If Republicans lose the argument and have to stick to the traditional baseline, they may need to give up the goal of making Trump’s tax cuts permanent. Otherwise, their break-glass option would be to overturn the parliamentarian’s ruling with a majority vote.

Senate Budget Committee Chair Lindsey Graham, R-S.C., declined twice to say Thursday whether Republicans would overrule the parliamentarian in that scenario.

“We’ll see what happens,” he said. “I think we’re in good shape.”

Tillis sounded skeptical of that idea, likening it to eliminating the 60-vote threshold to overcome a filibuster in the Senate. But he didn’t shut the door.

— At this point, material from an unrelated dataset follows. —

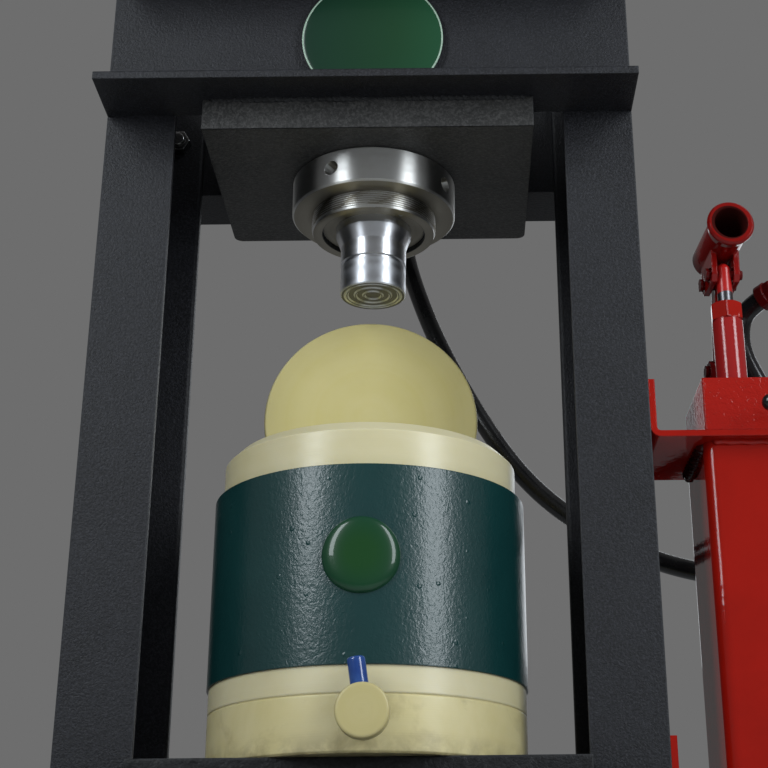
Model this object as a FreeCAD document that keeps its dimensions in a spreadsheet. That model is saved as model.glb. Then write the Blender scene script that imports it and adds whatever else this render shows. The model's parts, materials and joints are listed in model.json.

“I’m not sure. I think that that’ll be a problem for a number of members, because of it feeling a bit like the slippery slope of nuking the filibuster,” Tillis said. “So it’ll just be interesting. We’ll have to see where she rules first, and then talk about it.”

Asked if he would be open to it, Tillis said, “I’m not doing anything hypothetical now. When we find ourselves in that situation, talk to me then.”

Senate Finance Committee Chair Mike Crapo, R-Idaho, is an outspoken proponent of the “current policy” method, arguing that extending temporary tax cuts shouldn’t be treated as costing money. Senate Majority Leader John Thune, R-S.D., has also endorsed the idea. Both their offices declined to comment when asked if they would favor overruling the parliamentarian to achieve it.

Sen. Ron Wyden, D-Ore., the ranking member of the Finance Committee, warned that using the proposed new rule would set a “jaw-dropping precedent” and “change the Senate for a long time to come” if Republicans are successful.

“They are so desperate to give tax breaks to billionaires that they’ll basically use any budget rules imaginable to get it,” he said.